Lauréate de l’édition 2022 du Palmarès des jeunes urbanistes, l’agence Les Marneurs – cofondée par Antonin Amiot, Geoffrey Clamour et Julien Romane – vogue entre les littoraux et bassins-versants belges et français. Plébiscitée pour mettre en œuvre des stratégies d’adaptation aux risques, elle diffuse une pratique en cohérence avec les réalités du vivant.
Avec un nom librement inspiré de l’école d’architecture de Marne-la-Vallée, où ils se sont découvert une passion commune, Les Marneurs tablent sur la complémentarité de leur formation (architecture, urbanisme et paysage) à travers leurs trois thèmes de prédilection : le risque, les ressources et le récit.
La distinction du ministère de la Transition écologique et de la Cohésion des territoires représente un signal fort pour ceux qui ont pâti à leurs débuts d’une « période de sécheresse » liée à la crise sanitaire. Elle est surtout un soutien envers une pratique de l’aménagement du territoire, qui ne se prétend pas particulièrement alternative ou innovante, mais qui souhaite « faire société autrement ».
Le message est on ne peut plus clair pour Les Marneurs: la prise en compte des effets du changement climatique est maintenant au cœur des préoccupations de la société comme de l’État.

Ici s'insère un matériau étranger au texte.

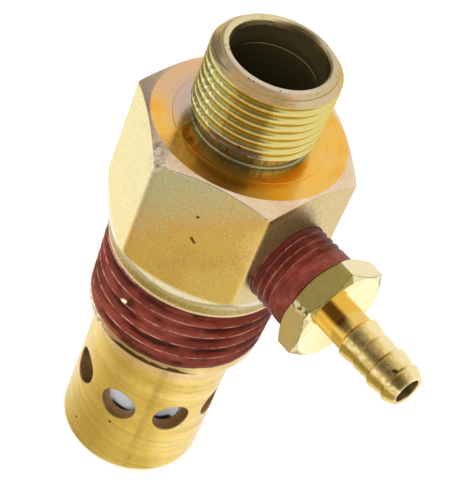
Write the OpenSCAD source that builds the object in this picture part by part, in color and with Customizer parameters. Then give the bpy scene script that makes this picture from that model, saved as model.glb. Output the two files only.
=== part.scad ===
// In-tank check valve of an air compressor, with a tube inlet on top, a hexagonal
// body, a tapered tank thread, a perforated outlet cage with a spring-loaded piston
// inside, and a hose barb screwed into the side port.
// The origin is the centre of the tube stop, on the valve's axis. +Z points out of
// the inlet and +X out of the side port. Sizes are in millimetres.

/* [Tube inlet] */
// Outside diameter of the tube that goes into the inlet
tube_d = 9.525; // [8:0.005:9.6]
// Gap all round between the tube and its socket
tube_gap = 0.07; // [0.02:0.01:0.12]
// Depth of the tube stop below the inlet face
socket_depth = 9.5; // [6:0.1:10]
// Diameter of the cone that the ferrule seats on, at the inlet face
mouth_d = 10.82; // [10:0.02:11.6]
// Angle of the ferrule cone from the axis
mouth_angle = 15; // [12:1:30]
// Outside diameter of the flat rim round the mouth
rim_d = 12.16; // [11.8:0.02:13]
// Outside diameter of the inlet thread
inlet_thread_d = 14.29; // [13.8:0.01:16]
// Distance from the inlet face to the end of the inlet thread
inlet_thread_len = 8.3; // [6:0.1:12]
// Turns of the inlet thread in one inch
inlet_tpi = 24; // [20:1:28]
// Depth of the inlet thread
inlet_thread_depth = 0.6; // [0.3:0.05:0.75]
// Distance from the inlet face to the first full crest
inlet_first_crest = 1.1; // [1.1:0.05:2]
// Diameter of the relief below the inlet thread
relief_d = 12.52; // [12:0.02:13.4]
// Length of the relief below the inlet thread
relief_len = 1.9; // [1.2:0.1:4]

/* [Hexagonal body] */
// Width of the hexagon across its flats
hex_af = 22.225; // [22:0.025:24]
// Length of the hexagon
hex_len = 16.96; // [15:0.02:22]
// How far the turned top face stops short of the flats
face_inset = 0.27; // [0.05:0.01:0.6]
// Angle of the top chamfer from the top face
top_chamfer_angle = 29; // [20:1:40]
// Angle of the long lower chamfer from the axis
low_chamfer_angle = 35; // [30:1:50]
// Radius of the fillet between the relief and the top face
relief_fillet = 0.4; // [0.2:0.05:0.8]

/* [Tank thread] */
// Diameter of the collar between the hexagon and the tank thread
collar_d = 21.2; // [21:0.02:21.8]
// Length of the collar
collar_len = 1.57; // [1:0.01:3]
// Chamfer on the lower edge of the collar
collar_chamfer = 0.35; // [0.1:0.05:0.6]
// Outside diameter of the tank thread at its large end
tank_thread_d = 21.34; // [20.8:0.02:21.6]
// Length of the tank thread that the sealant covers
tank_thread_len = 9; // [8:0.1:12]
// Length of the plain end below the tank thread
tank_end_len = 1.4; // [0.8:0.1:3]
// Turns of the tank thread in one inch
tank_tpi = 14; // [11:1:18]
// Depth of the tank thread
tank_thread_depth = 0.85; // [0.4:0.05:1.1]
// Distance from the collar to the first crest of the tank thread
tank_first_crest = 1.86; // [1.2:0.02:3]
// Step from the thread's crests down to the plain end
tank_end_step = 0.06; // [0.02:0.01:0.2]
// Thickness of the sealant layer on the tank thread
tank_sealant_t = 0.25; // [0.1:0.05:0.4]

/* [Valve seat] */
// Diameter of the air passage
flow_d = 8; // [6:0.1:8.6]
// Diameter of the bore that holds the cage's neck
neck_d = 16; // [15.2:0.1:16.4]
// Length of the cage's neck inside the body
neck_len = 3.6; // [3:0.1:5]
// Thickness of the seat washer
washer_t = 1.5; // [1:0.1:2]
// Hole in the seat washer
washer_hole_d = 9; // [8.6:0.1:10]
// Gap all round between the seat washer and its bore
washer_gap = 0.1; // [0.05:0.01:0.3]

/* [Outlet cage] */
// Outside diameter of the cage
cage_d = 17; // [16.6:0.1:18]
// Length of the cage below the body
cage_len = 20.65; // [19:0.05:26]
// Inside diameter of the cage
cage_bore_d = 14; // [13.6:0.1:14.2]
// Thickness of the cage floor
cage_floor_t = 1.3; // [1:0.1:2]
// Radius of the cage's bottom edge
cage_edge_r = 1.1; // [0.5:0.1:1.2]
// Chamfer on the cage's top edge
cage_lip = 0.35; // [0.1:0.05:0.5]
// Gap between the body's end and the cage's shoulder
cage_seam = 0.25; // [0.1:0.05:0.3]
// Number of air holes round the cage
hole_count = 8; // [6:1:8]
// Diameter of an air hole
hole_d = 4.2; // [3:0.1:4.4]
// Distance from the body's end to the centres of the air holes
hole_drop = 10.2; // [8:0.1:12]

/* [Piston] */
// Diameter of the piston
piston_d = 12; // [11:0.1:12.4]
// How far the piston travels from its seat
piston_travel = 4; // [2:0.1:5]
// Gap left below the piston at the end of its travel
travel_gap = 0.1; // [0.05:0.05:0.3]
// Gap between the piston's guide ribs and the cage
rib_gap = 0.3; // [0.2:0.05:0.5]
// Width of a guide rib
rib_w = 2; // [1:0.1:3]
// Number of guide ribs
rib_count = 4; // [3:1:4]
// Distance from the piston's ends to the ends of the ribs
rib_inset = 2; // [1:0.1:4]
// Chamfer on the piston's top edge
piston_chamfer = 0.5; // [0.2:0.05:0.7]
// Diameter of the spring pocket in the piston
pocket_d = 8.8; // [8.4:0.1:9.4]
// Depth of the spring pocket in the piston
pocket_depth = 7.2; // [6:0.1:10]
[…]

Un déclic tardif certes, mais une évolution d’ordre éthique pour Geoffrey Clamour. « Nous ne sommes pas les premiers à intégrer les enjeux de sobriété et de finitude dans le projet urbain, mais empruntons le chemin de certains de nos prédécesseurs. Les éthiques évoluent, et si nous avions été Marneurs en 1995, nous n’aurions pas été exactement les mêmes. »
Dès leurs débuts, Les Marneurs se démarquent en créant un outil de sensibilisation via l’association Belle-Ile 2070, qu’ils ont cofondée. Une manière de se « créer de la commande » lors du Parking-Day, évènement mondial qui propose de transformer, le temps d’une journée, ces espaces bétonnés.
Ils construisent ainsi deux ballons en papier mylar gonflés à l’hélium, représentant le volume d’équivalent CO2 rejeté par un seul habitant du territoire en moyenne en 12 heures.
L’occasion d’échanger sur les petits gestes du quotidien pour en diminuer les impacts, et surtout rendre visible ce qui ne l’est pas.
Antonin Amiot précise: « La prise de conscience est plus simple quand on visualise un volume et une quantité. C’est beaucoup plus efficace qu’un discours bienveillant. »
Sans se considérer comme des lanceurs d’alerte, Les Marneurs se positionnent comme des relais ou des conseillers auprès des élus et des commanditaires. Leur objectif : travailler à une meilleure connaissance des questions environnementales, afin de limiter les commandes publiques éloignées des réalités du terrain.
Un exercice de pédagogie qu’ils mènent à tâtons auprès des édiles, afin de ne pas les brusquer avec une vision du projet urbain encore fortement méconnue.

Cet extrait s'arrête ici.